[BEGIN ENTRIES]
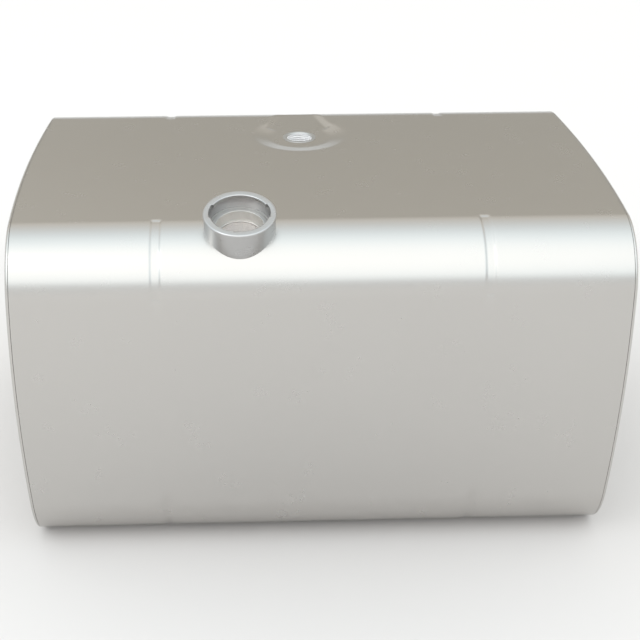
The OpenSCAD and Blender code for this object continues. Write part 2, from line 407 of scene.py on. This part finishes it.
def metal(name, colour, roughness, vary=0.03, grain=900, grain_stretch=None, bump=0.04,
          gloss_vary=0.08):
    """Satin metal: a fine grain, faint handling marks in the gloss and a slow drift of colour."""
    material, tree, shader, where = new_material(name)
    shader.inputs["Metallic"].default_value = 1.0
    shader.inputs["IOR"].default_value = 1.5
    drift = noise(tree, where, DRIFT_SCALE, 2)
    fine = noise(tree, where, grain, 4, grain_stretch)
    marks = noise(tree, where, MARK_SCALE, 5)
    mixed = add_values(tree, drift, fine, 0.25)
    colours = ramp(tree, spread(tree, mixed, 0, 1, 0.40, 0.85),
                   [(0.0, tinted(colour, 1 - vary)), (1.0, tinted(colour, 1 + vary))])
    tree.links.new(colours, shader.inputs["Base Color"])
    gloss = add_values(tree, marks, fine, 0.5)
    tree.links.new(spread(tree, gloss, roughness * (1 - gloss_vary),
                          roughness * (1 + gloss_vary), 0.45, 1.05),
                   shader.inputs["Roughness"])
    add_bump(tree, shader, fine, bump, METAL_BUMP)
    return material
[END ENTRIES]
[BEGIN ENTRIES]
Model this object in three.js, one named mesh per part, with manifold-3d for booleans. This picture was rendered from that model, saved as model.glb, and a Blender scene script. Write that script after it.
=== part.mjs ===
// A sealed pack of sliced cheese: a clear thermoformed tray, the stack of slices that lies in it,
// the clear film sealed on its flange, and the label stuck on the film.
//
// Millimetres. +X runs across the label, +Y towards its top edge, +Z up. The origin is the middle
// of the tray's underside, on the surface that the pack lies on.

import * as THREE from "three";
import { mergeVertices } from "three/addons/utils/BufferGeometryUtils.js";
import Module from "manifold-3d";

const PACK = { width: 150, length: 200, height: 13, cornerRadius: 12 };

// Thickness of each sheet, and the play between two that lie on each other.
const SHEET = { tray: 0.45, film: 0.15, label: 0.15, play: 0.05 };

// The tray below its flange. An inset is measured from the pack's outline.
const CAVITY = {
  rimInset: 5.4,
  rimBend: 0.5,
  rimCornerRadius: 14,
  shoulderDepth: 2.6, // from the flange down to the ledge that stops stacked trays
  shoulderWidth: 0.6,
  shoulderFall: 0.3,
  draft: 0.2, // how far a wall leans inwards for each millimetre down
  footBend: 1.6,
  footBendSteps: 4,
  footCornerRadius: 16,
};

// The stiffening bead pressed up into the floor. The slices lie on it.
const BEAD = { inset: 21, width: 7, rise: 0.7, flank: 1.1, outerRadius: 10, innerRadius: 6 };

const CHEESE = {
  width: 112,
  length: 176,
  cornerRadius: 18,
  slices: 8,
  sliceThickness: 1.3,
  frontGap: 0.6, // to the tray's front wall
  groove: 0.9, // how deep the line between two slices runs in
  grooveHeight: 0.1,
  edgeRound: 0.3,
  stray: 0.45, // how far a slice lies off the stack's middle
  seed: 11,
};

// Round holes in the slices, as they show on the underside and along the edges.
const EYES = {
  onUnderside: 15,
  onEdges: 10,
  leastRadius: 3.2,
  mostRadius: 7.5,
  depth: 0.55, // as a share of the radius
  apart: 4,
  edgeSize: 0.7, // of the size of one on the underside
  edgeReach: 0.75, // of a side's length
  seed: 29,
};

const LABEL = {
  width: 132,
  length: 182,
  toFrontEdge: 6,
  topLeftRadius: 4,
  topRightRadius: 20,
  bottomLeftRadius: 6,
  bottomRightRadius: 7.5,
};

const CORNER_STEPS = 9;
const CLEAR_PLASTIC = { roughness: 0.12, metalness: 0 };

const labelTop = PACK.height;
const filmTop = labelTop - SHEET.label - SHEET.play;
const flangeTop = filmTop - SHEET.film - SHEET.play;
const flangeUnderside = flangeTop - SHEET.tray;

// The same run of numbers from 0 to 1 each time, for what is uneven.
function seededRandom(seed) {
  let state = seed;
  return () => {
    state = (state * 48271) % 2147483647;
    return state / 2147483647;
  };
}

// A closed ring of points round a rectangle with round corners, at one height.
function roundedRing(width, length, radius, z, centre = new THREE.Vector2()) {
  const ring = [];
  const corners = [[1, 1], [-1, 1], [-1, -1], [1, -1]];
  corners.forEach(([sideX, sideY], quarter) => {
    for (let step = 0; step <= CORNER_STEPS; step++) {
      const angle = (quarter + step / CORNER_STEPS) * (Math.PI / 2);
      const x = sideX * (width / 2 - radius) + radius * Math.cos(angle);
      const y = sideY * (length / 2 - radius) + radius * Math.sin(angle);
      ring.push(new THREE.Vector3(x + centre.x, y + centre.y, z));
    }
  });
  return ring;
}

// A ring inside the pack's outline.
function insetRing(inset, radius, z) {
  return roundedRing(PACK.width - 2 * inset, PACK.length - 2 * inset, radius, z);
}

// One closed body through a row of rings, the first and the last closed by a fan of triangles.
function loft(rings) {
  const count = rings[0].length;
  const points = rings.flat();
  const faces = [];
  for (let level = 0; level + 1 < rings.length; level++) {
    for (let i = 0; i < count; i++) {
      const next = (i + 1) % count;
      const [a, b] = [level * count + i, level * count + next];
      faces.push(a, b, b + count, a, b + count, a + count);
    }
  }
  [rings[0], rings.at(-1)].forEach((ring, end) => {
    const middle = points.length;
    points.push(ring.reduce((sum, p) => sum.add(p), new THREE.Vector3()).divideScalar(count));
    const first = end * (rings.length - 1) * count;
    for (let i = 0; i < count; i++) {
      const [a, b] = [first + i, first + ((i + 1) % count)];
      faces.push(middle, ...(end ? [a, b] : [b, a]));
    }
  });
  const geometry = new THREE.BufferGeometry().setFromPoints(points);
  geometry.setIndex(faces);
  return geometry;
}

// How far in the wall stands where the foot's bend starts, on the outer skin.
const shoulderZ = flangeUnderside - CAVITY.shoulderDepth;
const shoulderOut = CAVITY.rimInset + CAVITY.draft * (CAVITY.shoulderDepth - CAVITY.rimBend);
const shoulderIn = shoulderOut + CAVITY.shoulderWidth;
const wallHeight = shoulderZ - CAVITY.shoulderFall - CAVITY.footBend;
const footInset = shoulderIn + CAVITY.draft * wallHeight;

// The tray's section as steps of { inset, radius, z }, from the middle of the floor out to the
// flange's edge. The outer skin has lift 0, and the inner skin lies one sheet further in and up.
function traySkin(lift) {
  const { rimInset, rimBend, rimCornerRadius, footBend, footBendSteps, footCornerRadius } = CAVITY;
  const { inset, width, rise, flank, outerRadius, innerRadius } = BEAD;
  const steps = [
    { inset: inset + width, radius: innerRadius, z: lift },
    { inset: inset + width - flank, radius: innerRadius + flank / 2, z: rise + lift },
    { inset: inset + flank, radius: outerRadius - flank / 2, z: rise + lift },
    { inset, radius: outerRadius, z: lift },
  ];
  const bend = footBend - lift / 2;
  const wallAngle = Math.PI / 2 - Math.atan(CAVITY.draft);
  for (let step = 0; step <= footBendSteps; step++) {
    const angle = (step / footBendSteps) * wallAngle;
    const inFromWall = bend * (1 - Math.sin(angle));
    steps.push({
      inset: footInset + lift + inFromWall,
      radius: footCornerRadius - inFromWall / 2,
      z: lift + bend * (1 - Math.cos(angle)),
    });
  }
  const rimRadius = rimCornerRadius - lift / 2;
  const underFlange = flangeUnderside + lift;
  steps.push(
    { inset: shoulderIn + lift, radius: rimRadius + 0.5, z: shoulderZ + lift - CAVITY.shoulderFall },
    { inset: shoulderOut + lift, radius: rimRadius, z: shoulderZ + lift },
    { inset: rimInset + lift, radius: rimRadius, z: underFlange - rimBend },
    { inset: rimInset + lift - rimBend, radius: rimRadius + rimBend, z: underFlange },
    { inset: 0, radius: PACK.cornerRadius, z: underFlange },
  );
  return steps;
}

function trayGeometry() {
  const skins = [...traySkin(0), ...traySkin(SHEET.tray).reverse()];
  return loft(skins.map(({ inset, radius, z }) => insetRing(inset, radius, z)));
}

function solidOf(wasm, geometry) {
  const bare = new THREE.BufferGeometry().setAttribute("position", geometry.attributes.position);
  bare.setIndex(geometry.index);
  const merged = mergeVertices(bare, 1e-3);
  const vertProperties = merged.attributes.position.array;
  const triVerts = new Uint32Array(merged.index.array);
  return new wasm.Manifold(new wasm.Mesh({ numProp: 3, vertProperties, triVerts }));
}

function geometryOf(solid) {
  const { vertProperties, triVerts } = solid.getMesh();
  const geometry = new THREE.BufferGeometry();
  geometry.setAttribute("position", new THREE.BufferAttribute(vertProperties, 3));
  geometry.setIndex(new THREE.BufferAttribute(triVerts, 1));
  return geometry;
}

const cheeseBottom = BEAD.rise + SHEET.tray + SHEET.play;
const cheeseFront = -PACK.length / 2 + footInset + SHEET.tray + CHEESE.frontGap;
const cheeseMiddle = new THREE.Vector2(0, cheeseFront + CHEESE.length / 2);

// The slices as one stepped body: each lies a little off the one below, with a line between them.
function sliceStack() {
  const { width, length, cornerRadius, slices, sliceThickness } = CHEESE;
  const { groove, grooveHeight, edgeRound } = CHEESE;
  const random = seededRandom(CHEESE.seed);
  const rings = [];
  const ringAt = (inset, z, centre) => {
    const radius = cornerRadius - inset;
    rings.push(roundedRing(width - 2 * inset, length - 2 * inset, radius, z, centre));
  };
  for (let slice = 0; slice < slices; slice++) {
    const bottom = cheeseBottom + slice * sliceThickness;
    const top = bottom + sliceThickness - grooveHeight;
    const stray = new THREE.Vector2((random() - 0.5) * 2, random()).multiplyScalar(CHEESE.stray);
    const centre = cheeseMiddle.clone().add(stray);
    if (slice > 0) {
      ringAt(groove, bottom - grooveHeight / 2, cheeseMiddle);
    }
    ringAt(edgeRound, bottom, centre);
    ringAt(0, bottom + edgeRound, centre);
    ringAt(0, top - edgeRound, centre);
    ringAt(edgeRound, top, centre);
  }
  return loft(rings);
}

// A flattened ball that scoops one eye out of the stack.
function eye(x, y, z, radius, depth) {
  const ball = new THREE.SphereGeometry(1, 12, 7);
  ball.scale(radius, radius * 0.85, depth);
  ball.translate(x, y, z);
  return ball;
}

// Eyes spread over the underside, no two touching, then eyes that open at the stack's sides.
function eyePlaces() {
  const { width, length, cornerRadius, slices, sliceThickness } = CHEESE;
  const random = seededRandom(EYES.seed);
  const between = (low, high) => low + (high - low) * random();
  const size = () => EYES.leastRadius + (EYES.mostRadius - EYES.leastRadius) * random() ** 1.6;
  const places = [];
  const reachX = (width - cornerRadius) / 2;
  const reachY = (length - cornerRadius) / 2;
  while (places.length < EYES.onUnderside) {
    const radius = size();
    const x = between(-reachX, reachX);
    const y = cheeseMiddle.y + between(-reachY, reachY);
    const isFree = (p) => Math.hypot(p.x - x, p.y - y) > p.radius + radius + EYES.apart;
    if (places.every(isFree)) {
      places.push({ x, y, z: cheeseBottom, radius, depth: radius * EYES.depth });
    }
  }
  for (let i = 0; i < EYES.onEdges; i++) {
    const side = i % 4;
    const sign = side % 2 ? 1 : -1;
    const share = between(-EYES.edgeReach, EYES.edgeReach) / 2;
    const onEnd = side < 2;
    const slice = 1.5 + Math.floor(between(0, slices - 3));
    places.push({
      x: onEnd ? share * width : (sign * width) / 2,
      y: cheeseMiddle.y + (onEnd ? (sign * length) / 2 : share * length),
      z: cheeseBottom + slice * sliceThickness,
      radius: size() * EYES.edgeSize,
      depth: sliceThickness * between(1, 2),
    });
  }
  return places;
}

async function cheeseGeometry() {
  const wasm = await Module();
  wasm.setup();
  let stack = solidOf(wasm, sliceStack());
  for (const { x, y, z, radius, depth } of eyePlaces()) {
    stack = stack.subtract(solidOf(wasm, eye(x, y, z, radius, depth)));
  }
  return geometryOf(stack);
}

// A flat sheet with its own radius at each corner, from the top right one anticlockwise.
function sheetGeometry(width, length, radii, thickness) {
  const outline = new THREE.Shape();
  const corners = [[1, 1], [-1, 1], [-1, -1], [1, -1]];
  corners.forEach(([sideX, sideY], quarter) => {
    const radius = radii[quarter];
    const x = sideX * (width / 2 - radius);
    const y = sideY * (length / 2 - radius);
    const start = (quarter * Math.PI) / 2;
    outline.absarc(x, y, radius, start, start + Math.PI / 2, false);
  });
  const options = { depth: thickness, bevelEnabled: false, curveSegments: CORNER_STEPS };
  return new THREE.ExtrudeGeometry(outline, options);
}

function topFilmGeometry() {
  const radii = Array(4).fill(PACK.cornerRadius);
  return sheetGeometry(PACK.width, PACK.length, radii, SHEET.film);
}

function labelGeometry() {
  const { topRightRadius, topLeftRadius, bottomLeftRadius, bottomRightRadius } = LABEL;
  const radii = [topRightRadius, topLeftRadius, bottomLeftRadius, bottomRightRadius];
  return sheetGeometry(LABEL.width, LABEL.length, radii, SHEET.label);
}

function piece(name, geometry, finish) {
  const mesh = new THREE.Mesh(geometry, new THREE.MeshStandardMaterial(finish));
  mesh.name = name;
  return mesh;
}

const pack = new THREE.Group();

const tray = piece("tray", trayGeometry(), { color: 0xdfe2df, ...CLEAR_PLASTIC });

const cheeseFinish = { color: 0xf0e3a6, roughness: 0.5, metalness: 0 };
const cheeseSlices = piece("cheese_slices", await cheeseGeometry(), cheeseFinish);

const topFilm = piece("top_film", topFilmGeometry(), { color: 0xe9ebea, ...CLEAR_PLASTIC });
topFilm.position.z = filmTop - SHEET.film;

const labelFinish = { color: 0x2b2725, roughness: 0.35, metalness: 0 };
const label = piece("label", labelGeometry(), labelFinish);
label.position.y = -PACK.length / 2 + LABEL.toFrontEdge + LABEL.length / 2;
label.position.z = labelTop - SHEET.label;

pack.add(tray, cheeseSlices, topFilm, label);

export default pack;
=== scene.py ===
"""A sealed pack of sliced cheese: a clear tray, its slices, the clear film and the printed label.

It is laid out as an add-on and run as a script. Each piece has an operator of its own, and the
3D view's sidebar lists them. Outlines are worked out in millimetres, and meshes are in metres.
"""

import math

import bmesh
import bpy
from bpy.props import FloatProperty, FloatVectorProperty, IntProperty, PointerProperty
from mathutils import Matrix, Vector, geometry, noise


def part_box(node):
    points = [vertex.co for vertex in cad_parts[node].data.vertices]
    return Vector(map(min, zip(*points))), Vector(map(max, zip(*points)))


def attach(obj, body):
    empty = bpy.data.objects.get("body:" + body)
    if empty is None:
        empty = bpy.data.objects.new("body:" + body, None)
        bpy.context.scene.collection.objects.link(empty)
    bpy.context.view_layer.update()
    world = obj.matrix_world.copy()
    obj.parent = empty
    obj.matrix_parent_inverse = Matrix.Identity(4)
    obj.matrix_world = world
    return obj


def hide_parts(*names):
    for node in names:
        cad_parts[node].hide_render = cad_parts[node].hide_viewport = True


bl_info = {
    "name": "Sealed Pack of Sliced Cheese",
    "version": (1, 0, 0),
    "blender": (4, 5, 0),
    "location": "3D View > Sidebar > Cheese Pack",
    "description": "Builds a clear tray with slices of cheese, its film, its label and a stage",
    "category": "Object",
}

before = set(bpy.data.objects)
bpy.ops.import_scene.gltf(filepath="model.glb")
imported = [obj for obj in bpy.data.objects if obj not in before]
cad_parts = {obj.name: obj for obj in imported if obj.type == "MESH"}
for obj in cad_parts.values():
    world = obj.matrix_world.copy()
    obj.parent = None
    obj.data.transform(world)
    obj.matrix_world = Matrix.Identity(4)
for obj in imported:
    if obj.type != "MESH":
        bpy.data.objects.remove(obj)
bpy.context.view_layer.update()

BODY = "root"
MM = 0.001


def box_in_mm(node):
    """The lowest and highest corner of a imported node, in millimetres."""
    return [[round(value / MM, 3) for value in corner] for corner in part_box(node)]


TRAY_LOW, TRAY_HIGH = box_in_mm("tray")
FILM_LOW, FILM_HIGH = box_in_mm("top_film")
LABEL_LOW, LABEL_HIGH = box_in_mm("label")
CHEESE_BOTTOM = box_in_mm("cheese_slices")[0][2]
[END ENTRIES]
[THE EXERCISE]
Which lines above run from the one containing "if empty is" down to the one containing "in imported if"? Repeat exactly those, both ends included, and nothing else.

[RESULT FOR THIS EXERCISE]
    if empty is None:
        empty = bpy.data.objects.new("body:" + body, None)
        bpy.context.scene.collection.objects.link(empty)
    bpy.context.view_layer.update()
    world = obj.matrix_world.copy()
    obj.parent = empty
    obj.matrix_parent_inverse = Matrix.Identity(4)
    obj.matrix_world = world
    return obj


def hide_parts(*names):
    for node in names:
        cad_parts[node].hide_render = cad_parts[node].hide_viewport = True


bl_info = {
    "name": "Sealed Pack of Sliced Cheese",
    "version": (1, 0, 0),
    "blender": (4, 5, 0),
    "location": "3D View > Sidebar > Cheese Pack",
    "description": "Builds a clear tray with slices of cheese, its film, its label and a stage",
    "category": "Object",
}

before = set(bpy.data.objects)
bpy.ops.import_scene.gltf(filepath="model.glb")
imported = [obj for obj in bpy.data.objects if obj not in before]
cad_parts = {obj.name: obj for obj in imported if obj.type == "MESH"}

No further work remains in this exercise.